Stated exercise.
Every line of the material that follows must be printed again exactly.

Supplied material.
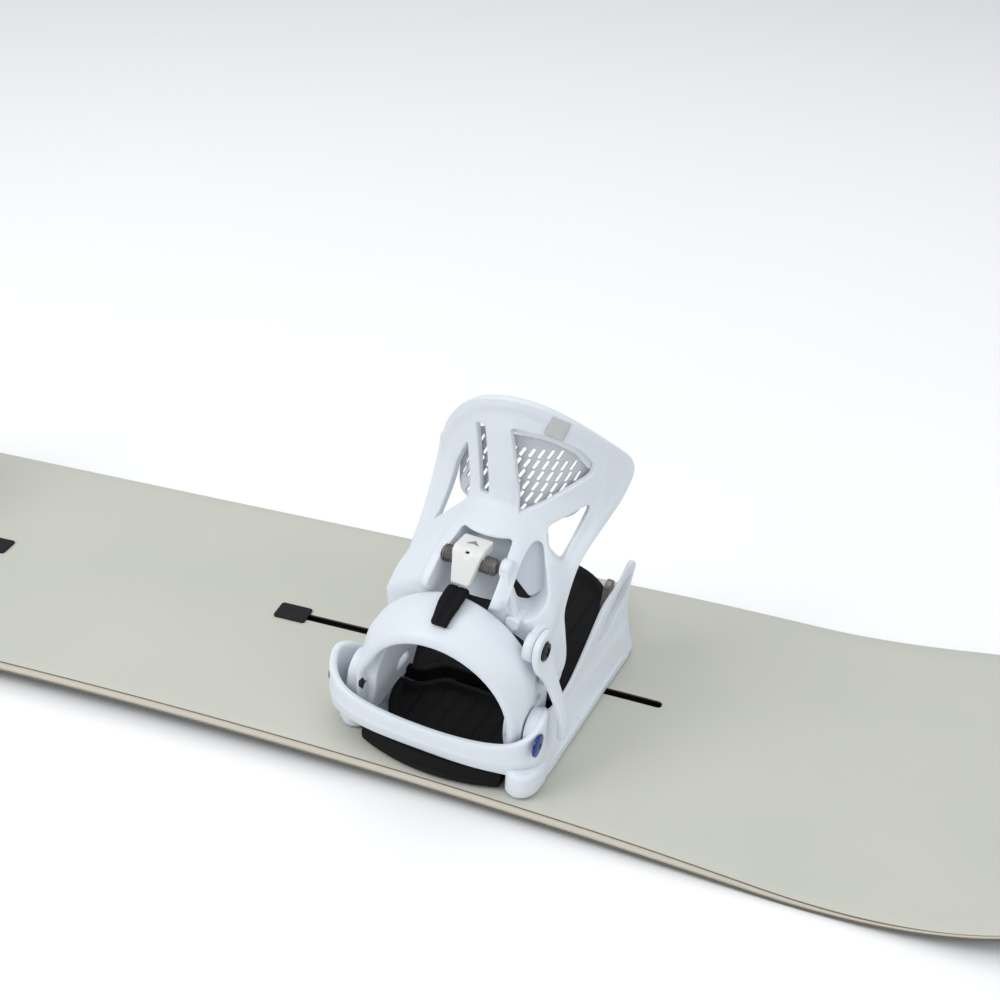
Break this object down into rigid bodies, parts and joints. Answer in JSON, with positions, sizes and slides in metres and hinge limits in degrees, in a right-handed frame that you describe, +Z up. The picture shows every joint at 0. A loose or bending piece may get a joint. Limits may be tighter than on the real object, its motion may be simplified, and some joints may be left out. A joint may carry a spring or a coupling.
{
  "type": "snowboard with step-in bindings",
  "caption": "Cambered all-round snowboard with pale topsheet and white step-in bindings on a sliding channel mount.",
  "frame": {"origin": "on the floor under the middle of the board", "axes": "+X along the board towards the end with the pictured binding, +Y towards the toe edge, +Z up"},
  "size_m": [1.5588, 0.293, 0.2635],
  "materials": {
    "base_black": "ground",
    "edge_steel": "ground",
    "sidewall_cream": "satin",
    "core_wood": "raw",
    "topsheet_grey": "matte with faint mottling",
    "white_plastic": "fine moulded texture",
    "block_plastic": "moulded",
    "panel_grey": "moulded",
    "plate_silver": "brushed",
    "black_rubber": "matte",
    "dark_steel": "dark",
    "blue_metal": "anodised",
    "disc_plastic": "glass filled",
    "rail_plastic": "moulded",
    "cover_black": "moulded"
  },
  "bodies": {
    "board": {"base_sheet": "base_black", "steel_edge": "edge_steel", "sidewall": "sidewall_cream", "wood_core": "core_wood", "topsheet": "topsheet_grey", "right_baseplate": "white_plastic", "right_heel_ring": "white_plastic", "right_heel_arch": "white_plastic", "right_heel_bumper": "black_rubber", "right_heel_pad": "black_rubber", "right_front_pad": "black_rubber", "right_rubber_tab": "black_rubber", "right_hoop_bolt_outer": "blue_metal", "right_hoop_bolt_inner": "dark_steel", "right_mounting_disc": "disc_plastic", "right_disc_screw_a": "dark_steel", "right_disc_screw_b": "dark_steel", "right_nut_plate": "dark_steel", "right_channel_rail": "rail_plastic", "right_channel_cover": "cover_black", "left_baseplate": "white_plastic", "left_heel_ring": "white_plastic", "left_heel_arch": "white_plastic", "left_heel_bumper": "black_rubber", "left_heel_pad": "black_rubber", "left_front_pad": "black_rubber", "left_rubber_tab": "black_rubber", "left_hoop_bolt_outer": "blue_metal", "left_hoop_bolt_inner": "dark_steel", "left_mounting_disc": "disc_plastic", "left_disc_screw_a": "dark_steel", "left_disc_screw_b": "dark_steel", "left_nut_plate": "dark_steel", "left_channel_rail": "rail_plastic", "left_channel_cover": "cover_black"},
    "right_highback": {"right_highback": "white_plastic", "right_mesh_panel": "panel_grey", "right_label_plate": "plate_silver", "right_cross_barrel": "dark_steel"},
    "right_lean_block": {"right_lean_block": "block_plastic"},
    "right_lever": {"right_release_lever": "white_plastic", "right_lever_screw": "dark_steel"},
    "right_latch": {"right_latch_link": "block_plastic", "right_latch_slide": "block_plastic"},
    "right_catch": {"right_heel_catch": "dark_steel"},
    "right_hook_outer": {"right_toe_hook_outer": "dark_steel"},
    "right_hook_inner": {"right_toe_hook_inner": "dark_steel"},
    "left_highback": {"left_highback": "white_plastic", "left_mesh_panel": "panel_grey", "left_label_plate": "plate_silver", "left_cross_barrel": "dark_steel"},
    "left_lean_block": {"left_lean_block": "block_plastic"},
    "left_lever": {"left_release_lever": "white_plastic", "left_lever_screw": "dark_steel"},
    "left_latch": {"left_latch_link": "block_plastic", "left_latch_slide": "block_plastic"},
    "left_catch": {"left_heel_catch": "dark_steel"},
    "left_hook_outer": {"left_toe_hook_outer": "dark_steel"},
    "left_hook_inner": {"left_toe_hook_inner": "dark_steel"}
  },
  "joints": [
    {"name": "right_highback_fold", "type": "hinge", "parent": "board", "child": "right_highback", "pos_m": [0.29916, -0.05955, 0.07798], "axis": [-0.9922, 0.1219, 0.0244], "range_deg": [0, 40]},
    {"name": "right_lean_block_tilt", "type": "hinge", "parent": "right_highback", "child": "right_lean_block", "pos_m": [0.30011, -0.06749, 0.15599], "axis": [-0.9922, 0.1219, 0.0244], "range_deg": [0, 45]},
    {"name": "right_release_lever_lift", "type": "hinge", "parent": "right_highback", "child": "right_lever", "pos_m": [0.35659, -0.09168, 0.11459], "axis": [0.9922, -0.1219, -0.0244], "range_deg": [0, 50], "stiffness_Nm_per_rad": 0.35, "springref_deg": -17.19},
    {"name": "right_latch_slide", "type": "slide", "parent": "right_highback", "child": "right_latch", "axis": [0.0246, 0, 0.9997], "range_m": [0, 0.005], "stiffness_N_per_m": 0.3, "springref_m": 0.1035},
    {"name": "right_heel_catch_swing", "type": "hinge", "parent": "right_highback", "child": "right_catch", "pos_m": [0.30298, -0.04169, 0.14391], "axis": [-0.9922, 0.1219, 0.0244], "range_deg": [0, 10]},
    {"name": "right_toe_hook_outer_swing", "type": "hinge", "parent": "board", "child": "right_hook_outer", "pos_m": [0.36964, 0.03648, 0.04624], "axis": [-0.9922, 0.1219, 0.0244], "range_deg": [0, 12], "stiffness_Nm_per_rad": 0.25, "springref_deg": -8.59},
    {"name": "right_toe_hook_inner_swing", "type": "hinge", "parent": "board", "child": "right_hook_inner", "pos_m": [0.25255, 0.05086, 0.04912], "axis": [-0.9922, 0.1219, 0.0244], "range_deg": [0, 12], "stiffness_Nm_per_rad": 0.25, "springref_deg": -8.59},
    {"name": "left_highback_fold", "type": "hinge", "parent": "board", "child": "left_highback", "pos_m": [-0.29916, -0.05955, 0.07798], "axis": [-0.9922, -0.1219, -0.0244], "range_deg": [0, 40]},
    {"name": "left_lean_block_tilt", "type": "hinge", "parent": "left_highback", "child": "left_lean_block", "pos_m": [-0.30011, -0.06749, 0.15599], "axis": [-0.9922, -0.1219, -0.0244], "range_deg": [0, 45]},
    {"name": "left_release_lever_lift", "type": "hinge", "parent": "left_highback", "child": "left_lever", "pos_m": [-0.35659, -0.09168, 0.11459], "axis": [0.9922, 0.1219, 0.0244], "range_deg": [0, 50], "stiffness_Nm_per_rad": 0.35, "springref_deg": -17.19},
    {"name": "left_latch_slide", "type": "slide", "parent": "left_highback", "child": "left_latch", "axis": [-0.0246, 0, 0.9997], "range_m": [0, 0.005], "stiffness_N_per_m": 0.3, "springref_m": 0.1035},
    {"name": "left_heel_catch_swing", "type": "hinge", "parent": "left_highback", "child": "left_catch", "pos_m": [-0.30298, -0.04169, 0.14391], "axis": [-0.9922, -0.1219, -0.0244], "range_deg": [0, 10]},
    {"name": "left_toe_hook_outer_swing", "type": "hinge", "parent": "board", "child": "left_hook_outer", "pos_m": [-0.36964, 0.03648, 0.04624], "axis": [-0.9922, -0.1219, -0.0244], "range_deg": [0, 12], "stiffness_Nm_per_rad": 0.25, "springref_deg": -8.59},
    {"name": "left_toe_hook_inner_swing", "type": "hinge", "parent": "board", "child": "left_hook_inner", "pos_m": [-0.25255, 0.05086, 0.04912], "axis": [-0.9922, -0.1219, -0.0244], "range_deg": [0, 12], "stiffness_Nm_per_rad": 0.25, "springref_deg": -8.59}
  ],
  "couplings": [
    {"joint": "right_latch_slide", "follows": "right_release_lever_lift", "m_per_rad": 0.0057},
    {"joint": "right_heel_catch_swing", "follows": "right_release_lever_lift", "ratio": 0.2},
    {"joint": "left_latch_slide", "follows": "left_release_lever_lift", "m_per_rad": 0.0057},
    {"joint": "left_heel_catch_swing", "follows": "left_release_lever_lift", "ratio": 0.2}
  ]
}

Response to the task.
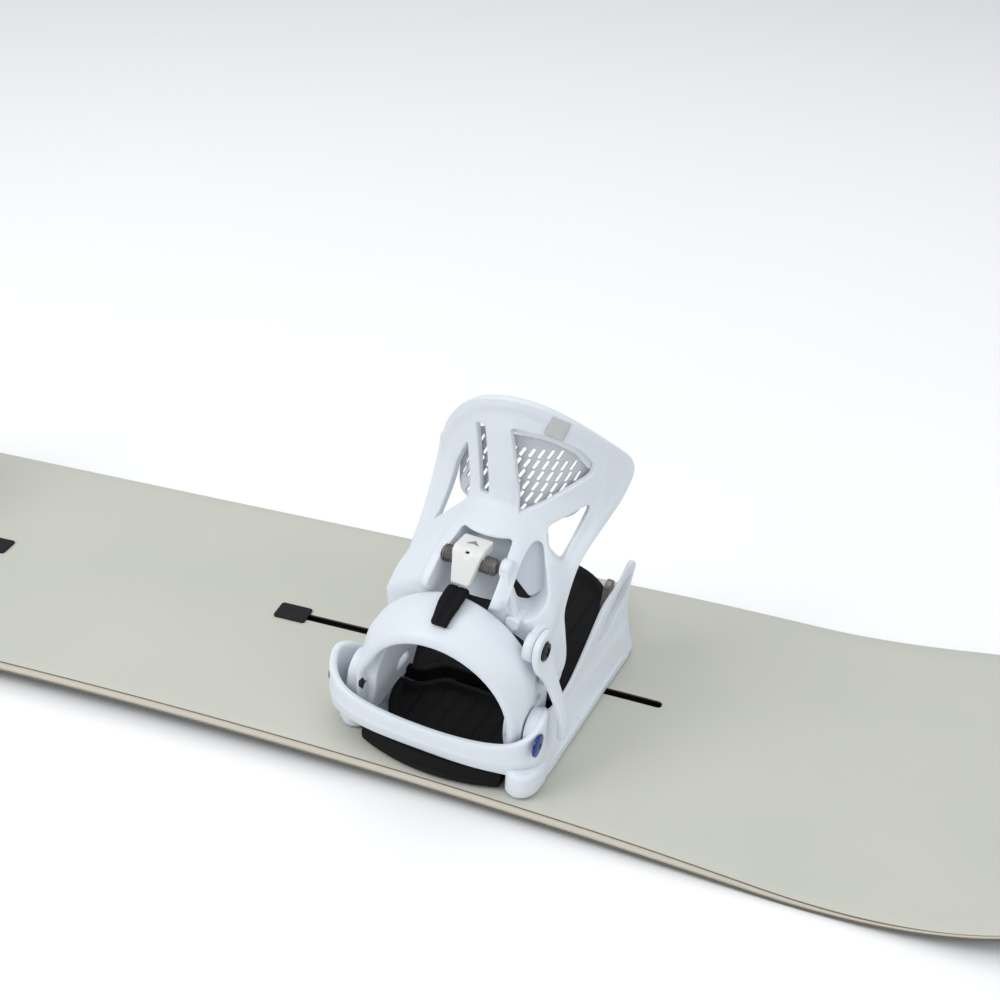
Break this object down into rigid bodies, parts and joints. Answer in JSON, with positions, sizes and slides in metres and hinge limits in degrees, in a right-handed frame that you describe, +Z up. The picture shows every joint at 0. A loose or bending piece may get a joint. Limits may be tighter than on the real object, its motion may be simplified, and some joints may be left out. A joint may carry a spring or a coupling.
{
  "type": "snowboard with step-in bindings",
  "caption": "Cambered all-round snowboard with pale topsheet and white step-in bindings on a sliding channel mount.",
  "frame": {"origin": "on the floor under the middle of the board", "axes": "+X along the board towards the end with the pictured binding, +Y towards the toe edge, +Z up"},
  "size_m": [1.5588, 0.293, 0.2635],
  "materials": {
    "base_black": "ground",
    "edge_steel": "ground",
    "sidewall_cream": "satin",
    "core_wood": "raw",
    "topsheet_grey": "matte with faint mottling",
    "white_plastic": "fine moulded texture",
    "block_plastic": "moulded",
    "panel_grey": "moulded",
    "plate_silver": "brushed",
    "black_rubber": "matte",
    "dark_steel": "dark",
    "blue_metal": "anodised",
    "disc_plastic": "glass filled",
    "rail_plastic": "moulded",
    "cover_black": "moulded"
  },
  "bodies": {
    "board": {"base_sheet": "base_black", "steel_edge": "edge_steel", "sidewall": "sidewall_cream", "wood_core": "core_wood", "topsheet": "topsheet_grey", "right_baseplate": "white_plastic", "right_heel_ring": "white_plastic", "right_heel_arch": "white_plastic", "right_heel_bumper": "black_rubber", "right_heel_pad": "black_rubber", "right_front_pad": "black_rubber", "right_rubber_tab": "black_rubber", "right_hoop_bolt_outer": "blue_metal", "right_hoop_bolt_inner": "dark_steel", "right_mounting_disc": "disc_plastic", "right_disc_screw_a": "dark_steel", "right_disc_screw_b": "dark_steel", "right_nut_plate": "dark_steel", "right_channel_rail": "rail_plastic", "right_channel_cover": "cover_black", "left_baseplate": "white_plastic", "left_heel_ring": "white_plastic", "left_heel_arch": "white_plastic", "left_heel_bumper": "black_rubber", "left_heel_pad": "black_rubber", "left_front_pad": "black_rubber", "left_rubber_tab": "black_rubber", "left_hoop_bolt_outer": "blue_metal", "left_hoop_bolt_inner": "dark_steel", "left_mounting_disc": "disc_plastic", "left_disc_screw_a": "dark_steel", "left_disc_screw_b": "dark_steel", "left_nut_plate": "dark_steel", "left_channel_rail": "rail_plastic", "left_channel_cover": "cover_black"},
    "right_highback": {"right_highback": "white_plastic", "right_mesh_panel": "panel_grey", "right_label_plate": "plate_silver", "right_cross_barrel": "dark_steel"},
    "right_lean_block": {"right_lean_block": "block_plastic"},
    "right_lever": {"right_release_lever": "white_plastic", "right_lever_screw": "dark_steel"},
    "right_latch": {"right_latch_link": "block_plastic", "right_latch_slide": "block_plastic"},
    "right_catch": {"right_heel_catch": "dark_steel"},
    "right_hook_outer": {"right_toe_hook_outer": "dark_steel"},
    "right_hook_inner": {"right_toe_hook_inner": "dark_steel"},
    "left_highback": {"left_highback": "white_plastic", "left_mesh_panel": "panel_grey", "left_label_plate": "plate_silver", "left_cross_barrel": "dark_steel"},
    "left_lean_block": {"left_lean_block": "block_plastic"},
    "left_lever": {"left_release_lever": "white_plastic", "left_lever_screw": "dark_steel"},
    "left_latch": {"left_latch_link": "block_plastic", "left_latch_slide": "block_plastic"},
    "left_catch": {"left_heel_catch": "dark_steel"},
    "left_hook_outer": {"left_toe_hook_outer": "dark_steel"},
    "left_hook_inner": {"left_toe_hook_inner": "dark_steel"}
  },
  "joints": [
    {"name": "right_highback_fold", "type": "hinge", "parent": "board", "child": "right_highback", "pos_m": [0.29916, -0.05955, 0.07798], "axis": [-0.9922, 0.1219, 0.0244], "range_deg": [0, 40]},
    {"name": "right_lean_block_tilt", "type": "hinge", "parent": "right_highback", "child": "right_lean_block", "pos_m": [0.30011, -0.06749, 0.15599], "axis": [-0.9922, 0.1219, 0.0244], "range_deg": [0, 45]},
    {"name": "right_release_lever_lift", "type": "hinge", "parent": "right_highback", "child": "right_lever", "pos_m": [0.35659, -0.09168, 0.11459], "axis": [0.9922, -0.1219, -0.0244], "range_deg": [0, 50], "stiffness_Nm_per_rad": 0.35, "springref_deg": -17.19},
    {"name": "right_latch_slide", "type": "slide", "parent": "right_highback", "child": "right_latch", "axis": [0.0246, 0, 0.9997], "range_m": [0, 0.005], "stiffness_N_per_m": 0.3, "springref_m": 0.1035},
    {"name": "right_heel_catch_swing", "type": "hinge", "parent": "right_highback", "child": "right_catch", "pos_m": [0.30298, -0.04169, 0.14391], "axis": [-0.9922, 0.1219, 0.0244], "range_deg": [0, 10]},
    {"name": "right_toe_hook_outer_swing", "type": "hinge", "parent": "board", "child": "right_hook_outer", "pos_m": [0.36964, 0.03648, 0.04624], "axis": [-0.9922, 0.1219, 0.0244], "range_deg": [0, 12], "stiffness_Nm_per_rad": 0.25, "springref_deg": -8.59},
    {"name": "right_toe_hook_inner_swing", "type": "hinge", "parent": "board", "child": "right_hook_inner", "pos_m": [0.25255, 0.05086, 0.04912], "axis": [-0.9922, 0.1219, 0.0244], "range_deg": [0, 12], "stiffness_Nm_per_rad": 0.25, "springref_deg": -8.59},
    {"name": "left_highback_fold", "type": "hinge", "parent": "board", "child": "left_highback", "pos_m": [-0.29916, -0.05955, 0.07798], "axis": [-0.9922, -0.1219, -0.0244], "range_deg": [0, 40]},
    {"name": "left_lean_block_tilt", "type": "hinge", "parent": "left_highback", "child": "left_lean_block", "pos_m": [-0.30011, -0.06749, 0.15599], "axis": [-0.9922, -0.1219, -0.0244], "range_deg": [0, 45]},
    {"name": "left_release_lever_lift", "type": "hinge", "parent": "left_highback", "child": "left_lever", "pos_m": [-0.35659, -0.09168, 0.11459], "axis": [0.9922, 0.1219, 0.0244], "range_deg": [0, 50], "stiffness_Nm_per_rad": 0.35, "springref_deg": -17.19},
    {"name": "left_latch_slide", "type": "slide", "parent": "left_highback", "child": "left_latch", "axis": [-0.0246, 0, 0.9997], "range_m": [0, 0.005], "stiffness_N_per_m": 0.3, "springref_m": 0.1035},
    {"name": "left_heel_catch_swing", "type": "hinge", "parent": "left_highback", "child": "left_catch", "pos_m": [-0.30298, -0.04169, 0.14391], "axis": [-0.9922, -0.1219, -0.0244], "range_deg": [0, 10]},
    {"name": "left_toe_hook_outer_swing", "type": "hinge", "parent": "board", "child": "left_hook_outer", "pos_m": [-0.36964, 0.03648, 0.04624], "axis": [-0.9922, -0.1219, -0.0244], "range_deg": [0, 12], "stiffness_Nm_per_rad": 0.25, "springref_deg": -8.59},
    {"name": "left_toe_hook_inner_swing", "type": "hinge", "parent": "board", "child": "left_hook_inner", "pos_m": [-0.25255, 0.05086, 0.04912], "axis": [-0.9922, -0.1219, -0.0244], "range_deg": [0, 12], "stiffness_Nm_per_rad": 0.25, "springref_deg": -8.59}
  ],
  "couplings": [
    {"joint": "right_latch_slide", "follows": "right_release_lever_lift", "m_per_rad": 0.0057},
    {"joint": "right_heel_catch_swing", "follows": "right_release_lever_lift", "ratio": 0.2},
    {"joint": "left_latch_slide", "follows": "left_release_lever_lift", "m_per_rad": 0.0057},
    {"joint": "left_heel_catch_swing", "follows": "left_release_lever_lift", "ratio": 0.2}
  ]
}